Comptes à l’étranger: Dassault au tribunal
Le dossier des comptes cachés à l’étranger de Serge Dassault, qui risque son fauteuil de sénateur, revient aujourd’hui devant le tribunal correctionnel de Paris après un supplément d’information au cours duquel l’industriel a enfin été entendu. Le p.-d.g. du groupe Dassault, 91 ans, est poursuivi pour blanchiment de fraude fiscale. En cause, les comptes de quatre fondations et sociétés, basés au Luxembourg et au Liechtenstein, qui ont abrité jusqu’à 31millions d’euros en 2006, près de 12 millions en 2014. Après trois audiences en juillet dernier où le sénateur (LR) de l’Essonne ne s’est pas présenté devant ses juges, le tribunal a ordonné, deux mois plus tard, de nouvelles auditions. Toutes ont été effectuées, hormis celle de Gérard Limat, grand ami de la famille Dassault, qui gérait des sociétés dont il est question dans cette affaire.
Lié à l’affaire d’achats de voix
Dans un autre dossier, toujours en cours d’instruction, visant Serge Dassault pour un système présumé d’achats de voix pendant les campagnes pour les élections municipales à CorbeilEssonnes en 2009 et 2010, il avait livré un témoignage clé, confiant avoir utilisé deux comptes au Luxembourg, appartenant en réalité au sénateur, pour distribuer jusqu’en 2010 des fonds à des intermédiaires dans le cadre des campagnes électorales à Corbeil.

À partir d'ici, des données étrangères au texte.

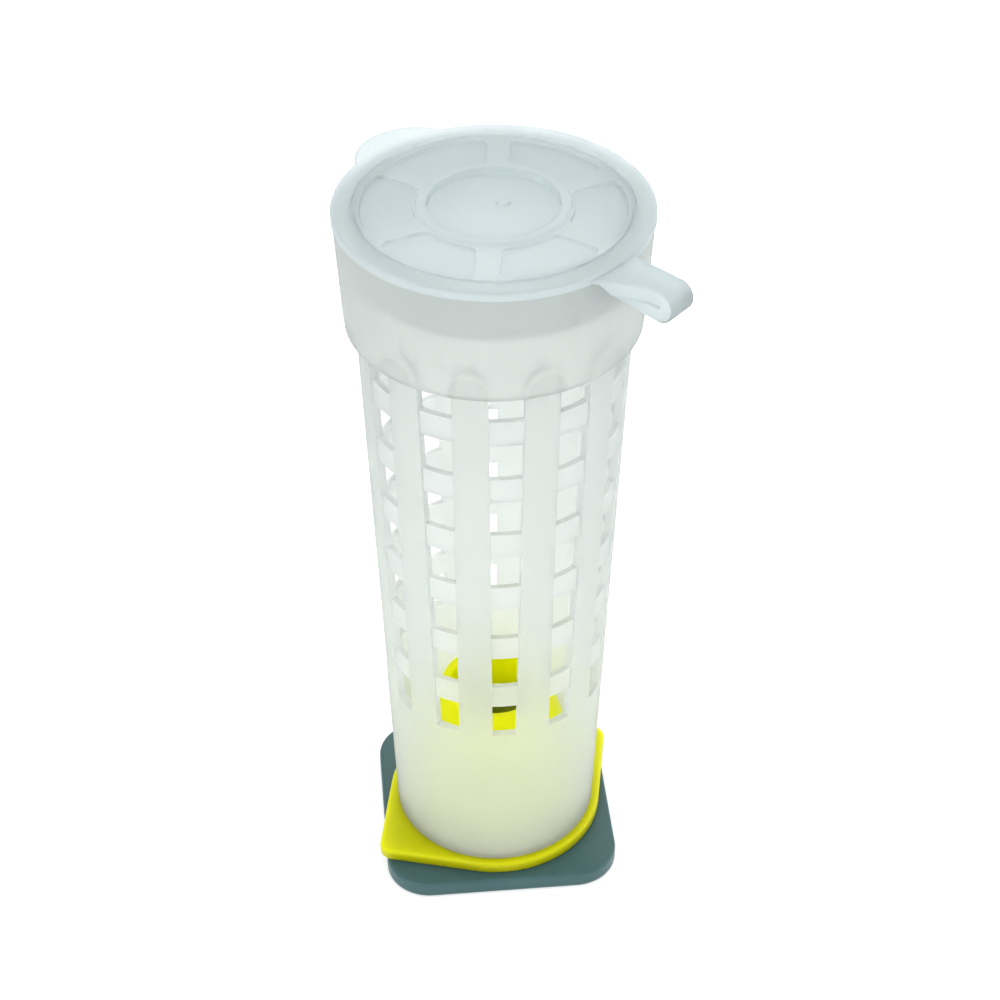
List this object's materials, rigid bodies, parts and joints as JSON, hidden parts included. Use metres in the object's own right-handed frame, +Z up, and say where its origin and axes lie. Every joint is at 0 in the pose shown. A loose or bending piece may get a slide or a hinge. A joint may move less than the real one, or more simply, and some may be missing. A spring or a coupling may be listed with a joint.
{
  "type": "roller queen cage",
  "caption": "Slatted tapered queen cage for beekeeping with a tethered plug lid, standing over its cell cup holder on a square mounting block.",
  "frame": {"origin": "middle of the mounting block's underside, on the cage's axis", "axes": "+Z up along the cage's axis, -Y the front, +X to the right seen from the front; the block's sides lie along X and Y"},
  "size_m": [0.0291, 0.0292, 0.0742],
  "materials": {
    "cage_plastic": "natural translucent moulded plastic, satin",
    "holder_plastic": "bright yellow moulded plastic, satin gloss",
    "cup_plastic": "olive moulded plastic",
    "block_plastic": "grey blue moulded plastic, satin gloss"
  },
  "bodies": {
    "block": {"mounting_block": "block_plastic"},
    "holder": {"cup_holder": "holder_plastic"},
    "cup": {"cell_cup": "cup_plastic"},
    "cage": {"cage_skirt": "cage_plastic", "cage_tube": "cage_plastic", "cage_collar": "cage_plastic", "tether_strap": "cage_plastic"},
    "lid": {"lid": "cage_plastic"}
  },
  "joints": [
    {"name": "holder_lift", "type": "slide", "parent": "block", "child": "holder", "axis": [0, 0, 1], "range_m": [0, 0.003]},
    {"name": "cup_lift", "type": "slide", "parent": "holder", "child": "cup", "axis": [0, 0, 1], "range_m": [0, 0.013]},
    {"name": "cage_lift", "type": "slide", "parent": "holder", "child": "cage", "axis": [0, 0, 1], "range_m": [0, 0.018]},
    {"name": "lid_hinge", "type": "hinge", "parent": "cage", "child": "lid", "pos_m": [0.01312, -0.01312, 0.072], "axis": [0.7071, 0.7071, 0], "range_deg": [0, 110], "deforming": ["tether_strap"]}
  ]
}
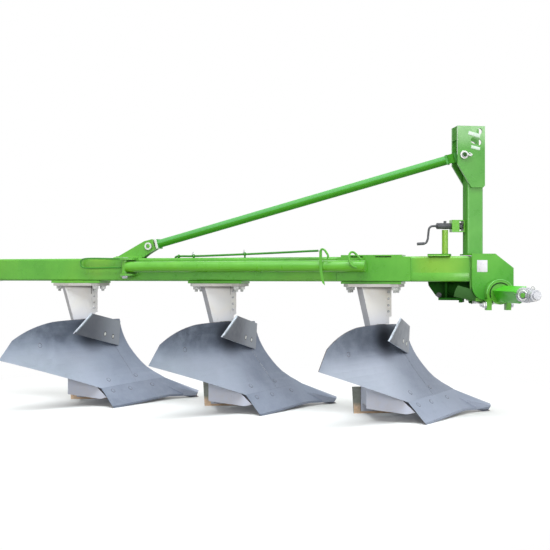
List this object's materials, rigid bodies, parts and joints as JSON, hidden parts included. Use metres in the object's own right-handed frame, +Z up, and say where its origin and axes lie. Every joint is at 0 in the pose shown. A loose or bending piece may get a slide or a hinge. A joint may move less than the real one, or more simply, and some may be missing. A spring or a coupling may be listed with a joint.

Le 1er septembre dernier, le tribunal a estimé que si «Serge Dassault a bien assumé, au final, être propriétaire de ces fonds dissimulés non déclarés», il convient d’ordonner un supplément d’information pour éclairer les juges sur « le rôle exact du prévenu» dans la gestion de ces fonds. Pendant l’enquête, le sénateur n’avait pas déféré aux convocations des enquêteurs. Mais il a finalement été entendu dans le cadre du supplément d’information. Sa présence au procès à partir d’aujourd’hui semble peu probable. Les investigations supplémentaires visaient également à entendre l’avocat suisse de Dassault, Me Luc Argand, et à obtenir la déclaration de succession de Claude Dassault, frère de Serge décédé en 2011. Serge Dassault a en effet affirmé, dans des courriers, qu’il a hérité de ces fonds, qui appartenaient à son père, mort en 1986, puis à sa mère, décédée en 1992, avant de revenir à son frère Claude et à lui.
Non déclarés au fisc
Quant à l’origine des fonds, selon la « rumeur » au sein de la famille, ils auraient été placés dans les années 1950 par Marcel Dassault, qui avait « peur de revivre la guerre » et voulait « protéger sa famille ». Il est également reproché à Serge Dassault d’avoir omis dans ses déclarations de patrimoine 11 millions d’euros en 2014 et 16 millions d’euros en 2011. Il a depuis régularisé sa situation, tant auprès de l’administration fiscale que de la Haute autorité pour la transparence de la vie publique, qui avait saisi la justice. Au mois de juillet, le parquet national financier avait requis deux ans de prison avec sursis, neuf millions d’euros d’amende et surtout cinq ans d’inéligibilité. Car pour l’accusation, se pose la question de savoir si Serge Dassault, membre de la commission des Finances, «peut décemment donner ses avis sur la loi fiscale», «sur les lois qui répriment le blanchiment».